-------- Dataset excerpt
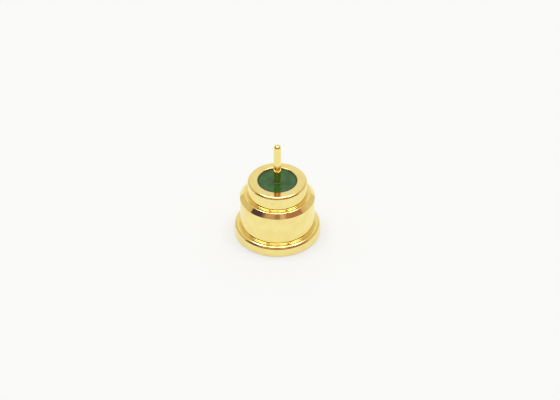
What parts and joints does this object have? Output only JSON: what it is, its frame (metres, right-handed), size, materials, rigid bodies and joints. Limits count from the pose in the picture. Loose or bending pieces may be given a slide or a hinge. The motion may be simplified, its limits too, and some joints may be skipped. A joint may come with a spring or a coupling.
{
  "type": "rf coaxial connector",
  "caption": "Round stepped coaxial connector shell with a flange, a flush glass seal and one straight contact pin along its axis.",
  "frame": {"origin": "centre of the mouth face, which is the underside of the flange and the lowest plane of the part", "axes": "+Z along the connector's axis, from the mating socket to the circuit pin; +X and +Y are any two directions across it, because the part is round"},
  "size_m": [0.0044, 0.0044, 0.0054],
  "materials": {
    "shell_gold": "gold plating over a turned sealing alloy, polished",
    "seal_glass": "dark green sealing glass, smooth fused surface",
    "pin_gold": "gold plating over sealing alloy wire, polished"
  },
  "bodies": {
    "root": {"outer_shell": "shell_gold", "glass_seal": "seal_glass", "centre_pin": "pin_gold"}
  },
  "joints": []
}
----------------
== Request ==
Copy down the material exactly as written.

== Output ==
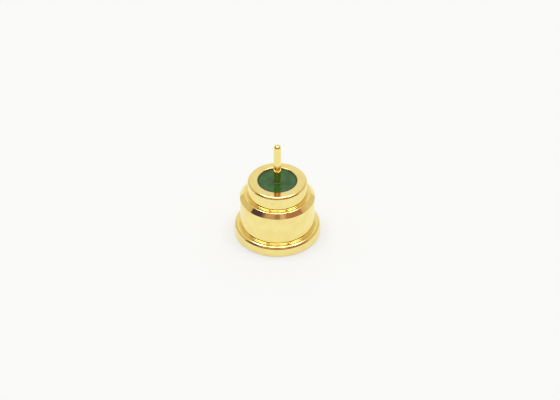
What parts and joints does this object have? Output only JSON: what it is, its frame (metres, right-handed), size, materials, rigid bodies and joints. Limits count from the pose in the picture. Loose or bending pieces may be given a slide or a hinge. The motion may be simplified, its limits too, and some joints may be skipped. A joint may come with a spring or a coupling.
{
  "type": "rf coaxial connector",
  "caption": "Round stepped coaxial connector shell with a flange, a flush glass seal and one straight contact pin along its axis.",
  "frame": {"origin": "centre of the mouth face, which is the underside of the flange and the lowest plane of the part", "axes": "+Z along the connector's axis, from the mating socket to the circuit pin; +X and +Y are any two directions across it, because the part is round"},
  "size_m": [0.0044, 0.0044, 0.0054],
  "materials": {
    "shell_gold": "gold plating over a turned sealing alloy, polished",
    "seal_glass": "dark green sealing glass, smooth fused surface",
    "pin_gold": "gold plating over sealing alloy wire, polished"
  },
  "bodies": {
    "root": {"outer_shell": "shell_gold", "glass_seal": "seal_glass", "centre_pin": "pin_gold"}
  },
  "joints": []
}